What is required:
Only the lines holding the string "materials" are needed. Copy each one.
---------------
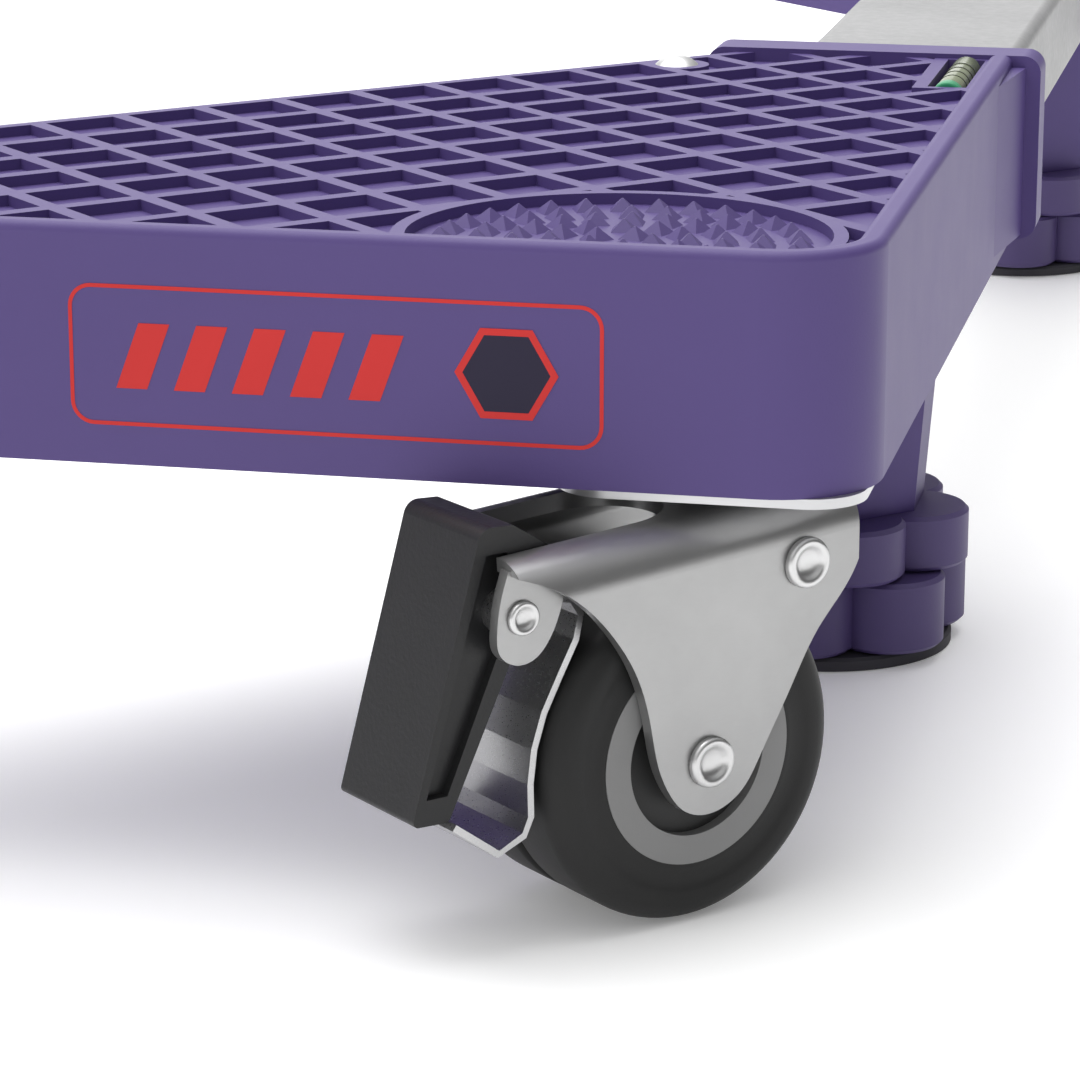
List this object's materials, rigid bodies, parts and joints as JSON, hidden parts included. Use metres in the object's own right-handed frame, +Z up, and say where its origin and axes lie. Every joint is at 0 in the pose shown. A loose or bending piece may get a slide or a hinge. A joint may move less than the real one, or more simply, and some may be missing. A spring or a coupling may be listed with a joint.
{
  "type": "adjustable appliance rolling base",
  "caption": "Extending rolling base for a heavy appliance: plastic corner trays with lattice decks on steel tubes, braked twin-wheel casters and screw feet.",
  "frame": {"origin": "on the floor at the middle of the base's bounding box", "axes": "+X across the width to the right, +Y along the depth to the rear, +Z up"},
  "size_m": [0.57, 0.6642, 0.0956],
  "materials": {
    "tray_plastic": "satin purple moulded plastic with light wear on the rib tops",
    "foot_plastic": "satin purple moulded plastic",
    "tube_steel": "pale grey painted steel",
    "fork_steel": "satin zinc-plated pressed steel",
    "zinc_plate": "zinc-plated sheet",
    "bright_steel": "bright plated rivet and screw heads",
    "tyre": "matte black rubber with moulded grain",
    "pad_rubber": "matte black rubber",
    "hub_plastic": "dark grey plastic",
    "ring_plastic": "mid grey plastic",
    "pedal_plastic": "black textured plastic",
    "level_vial": "yellow-green glass vial"
  },
  "bodies": {
    "corner_fr": {"tray_fr": "tray_plastic", "screws_fr": "bright_steel", "vial_fr": "level_vial", "plate_fr": "zinc_plate", "lock_nut_fr": "foot_plastic", "tube_right": "tube_steel", "tube_front": "tube_steel"},
    "fork_fr_body": {"fork_fr": "fork_steel", "rivets_fr": "bright_steel"},
    "wheel_fr": {"tyres_fr": "tyre", "hub_fr": "hub_plastic", "hub_rings_fr": "ring_plastic"},
    "brake_fr": {"pedal_fr": "pedal_plastic", "blade_fr": "zinc_plate"},
    "foot_pad_fr": {"pad_fr": "pad_rubber"},
    "foot_knob_fr": {"knob_fr": "foot_plastic"},
    "corner_fl": {"tray_fl": "tray_plastic", "screws_fl": "bright_steel", "vial_fl": "level_vial", "plate_fl": "zinc_plate", "lock_nut_fl": "foot_plastic", "tube_left": "tube_steel"},
    "fork_fl_body": {"fork_fl": "fork_steel", "rivets_fl": "bright_steel"},
    "wheel_fl": {"tyres_fl": "tyre", "hub_fl": "hub_plastic", "hub_rings_fl": "ring_plastic"},
    "brake_fl": {"pedal_fl": "pedal_plastic", "blade_fl": "zinc_plate"},
    "foot_pad_fl": {"pad_fl": "pad_rubber"},
    "foot_knob_fl": {"knob_fl": "foot_plastic"},
    "corner_rr": {"tray_rr": "tray_plastic", "screws_rr": "bright_steel", "vial_rr": "level_vial", "plate_rr": "zinc_plate", "lock_nut_rr": "foot_plastic", "tube_rear": "tube_steel"},
    "fork_rr_body": {"fork_rr": "fork_steel", "rivets_rr": "bright_steel"},
    "wheel_rr": {"tyres_rr": "tyre", "hub_rr": "hub_plastic", "hub_rings_rr": "ring_plastic"},
    "brake_rr": {"pedal_rr": "pedal_plastic", "blade_rr": "zinc_plate"},
    "foot_pad_rr": {"pad_rr": "pad_rubber"},
    "foot_knob_rr": {"knob_rr": "foot_plastic"},
    "corner_rl": {"tray_rl": "tray_plastic", "screws_rl": "bright_steel", "vial_rl": "level_vial", "plate_rl": "zinc_plate", "lock_nut_rl": "foot_plastic"},
    "fork_rl_body": {"fork_rl": "fork_steel", "rivets_rl": "bright_steel"},
    "wheel_rl": {"tyres_rl": "tyre", "hub_rl": "hub_plastic", "hub_rings_rl": "ring_plastic"},
    "brake_rl": {"pedal_rl": "pedal_plastic", "blade_rl": "zinc_plate"},
    "foot_pad_rl": {"pad_rl": "pad_rubber"},
    "foot_knob_rl": {"knob_rl": "foot_plastic"}
  },
  "joints": [
    {"name": "swivel_fr", "type": "hinge", "parent": "corner_fr", "child": "fork_fr_body", "pos_m": [0.2574, -0.2834, 0.056], "axis": [0, 0, 1], "continuous": true},
    {"name": "spin_fr", "type": "hinge", "parent": "fork_fr_body", "child": "wheel_fr", "pos_m": [0.24731, -0.29422, 0.024], "axis": [-0.7314, 0.682, 0], "continuous": true},
    {"name": "brake_pedal_fr", "type": "hinge", "parent": "fork_fr_body", "child": "brake_fr", "pos_m": [0.22794, -0.31499, 0.0483], "axis": [-0.7314, 0.682, 0], "range_deg": [-1, 14]},
    {"name": "foot_height_fr", "type": "slide", "parent": "corner_fr", "child": "foot_pad_fr", "axis": [0, 0, 1], "range_m": [-0.012, 0]},
    {"name": "foot_turn_fr", "type": "hinge", "parent": "foot_pad_fr", "child": "foot_knob_fr", "pos_m": [0.254, -0.164, 0.01], "axis": [0, 0, 1], "range_deg": [-1080, 0]},
    {"name": "swivel_fl", "type": "hinge", "parent": "corner_fl", "child": "fork_fl_body", "pos_m": [-0.2574, -0.2834, 0.056], "axis": [0, 0, 1], "continuous": true},
    {"name": "spin_fl", "type": "hinge", "parent": "fork_fl_body", "child": "wheel_fl", "pos_m": [-0.24731, -0.29422, 0.024], "axis": [-0.7314, -0.682, 0], "continuous": true},
    {"name": "brake_pedal_fl", "type": "hinge", "parent": "fork_fl_body", "child": "brake_fl", "pos_m": [-0.22794, -0.31499, 0.0483], "axis": [-0.7314, -0.682, 0], "range_deg": [-1, 14]},
    {"name": "foot_height_fl", "type": "slide", "parent": "corner_fl", "child": "foot_pad_fl", "axis": [0, 0, 1], "range_m": [-0.012, 0]},
    {"name": "foot_turn_fl", "type": "hinge", "parent": "foot_pad_fl", "child": "foot_knob_fl", "pos_m": [-0.254, -0.164, 0.01], "axis": [0, 0, 1], "range_deg": [-1080, 0]},
    {"name": "swivel_rr", "type": "hinge", "parent": "corner_rr", "child": "fork_rr_body", "pos_m": [0.2574, 0.2834, 0.056], "axis": [0, 0, 1], "continuous": true},
    {"name": "spin_rr", "type": "hinge", "parent": "fork_rr_body", "child": "wheel_rr", "pos_m": [0.24731, 0.29422, 0.024], "axis": [0.7314, 0.682, 0], "continuous": true},
    {"name": "brake_pedal_rr", "type": "hinge", "parent": "fork_rr_body", "child": "brake_rr", "pos_m": [0.22794, 0.31499, 0.0483], "axis": [0.7314, 0.682, 0], "range_deg": [-1, 14]},
    {"name": "foot_height_rr", "type": "slide", "parent": "corner_rr", "child": "foot_pad_rr", "axis": [0, 0, 1], "range_m": [-0.012, 0]},
    {"name": "foot_turn_rr", "type": "hinge", "parent": "foot_pad_rr", "child": "foot_knob_rr", "pos_m": [0.254, 0.164, 0.01], "axis": [0, 0, 1], "range_deg": [-1080, 0]},
    {"name": "swivel_rl", "type": "hinge", "parent": "corner_rl", "child": "fork_rl_body", "pos_m": [-0.2574, 0.2834, 0.056], "axis": [0, 0, 1], "continuous": true},
    {"name": "spin_rl", "type": "hinge", "parent": "fork_rl_body", "child": "wheel_rl", "pos_m": [-0.24731, 0.29422, 0.024], "axis": [0.7314, -0.682, 0], "continuous": true},
    {"name": "brake_pedal_rl", "type": "hinge", "parent": "fork_rl_body", "child": "brake_rl", "pos_m": [-0.22794, 0.31499, 0.0483], "axis": [0.7314, -0.682, 0], "range_deg": [-1, 14]},
    {"name": "foot_height_rl", "type": "slide", "parent": "corner_rl", "child": "foot_pad_rl", "axis": [0, 0, 1], "range_m": [-0.012, 0]},
    {"name": "foot_turn_rl", "type": "hinge", "parent": "foot_pad_rl", "child": "foot_knob_rl", "pos_m": [-0.254, 0.164, 0.01], "axis": [0, 0, 1], "range_deg": [-1080, 0]},
    {"name": "width_front", "type": "slide", "parent": "corner_fr", "child": "corner_fl", "axis": [-1, 0, 0], "range_m": [-0.075, 0.03]},
    {"name": "depth_right", "type": "slide", "parent": "corner_fr", "child": "corner_rr", "axis": [0, 1, 0], "range_m": [-0.075, 0.03]},
    {"name": "depth_left", "type": "slide", "parent": "corner_fl", "child": "corner_rl", "axis": [0, 1, 0], "range_m": [-0.075, 0.03]}
  ],
  "couplings": [
    {"joint": "foot_turn_fr", "follows": "foot_height_fr", "rad_per_m": 1570.8},
    {"joint": "foot_turn_fl", "follows": "foot_height_fl", "rad_per_m": 1570.8},
    {"joint": "foot_turn_rr", "follows": "foot_height_rr", "rad_per_m": 1570.8},
    {"joint": "foot_turn_rl", "follows": "foot_height_rl", "rad_per_m": 1570.8},
    {"joint": "depth_left", "follows": "depth_right", "ratio": 1}
  ]
}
---------------
Task output:
List this object's materials, rigid bodies, parts and joints as JSON, hidden parts included. Use metres in the object's own right-handed frame, +Z up, and say where its origin and axes lie. Every joint is at 0 in the pose shown. A loose or bending piece may get a slide or a hinge. A joint may move less than the real one, or more simply, and some may be missing. A spring or a coupling may be listed with a joint.
  "materials": {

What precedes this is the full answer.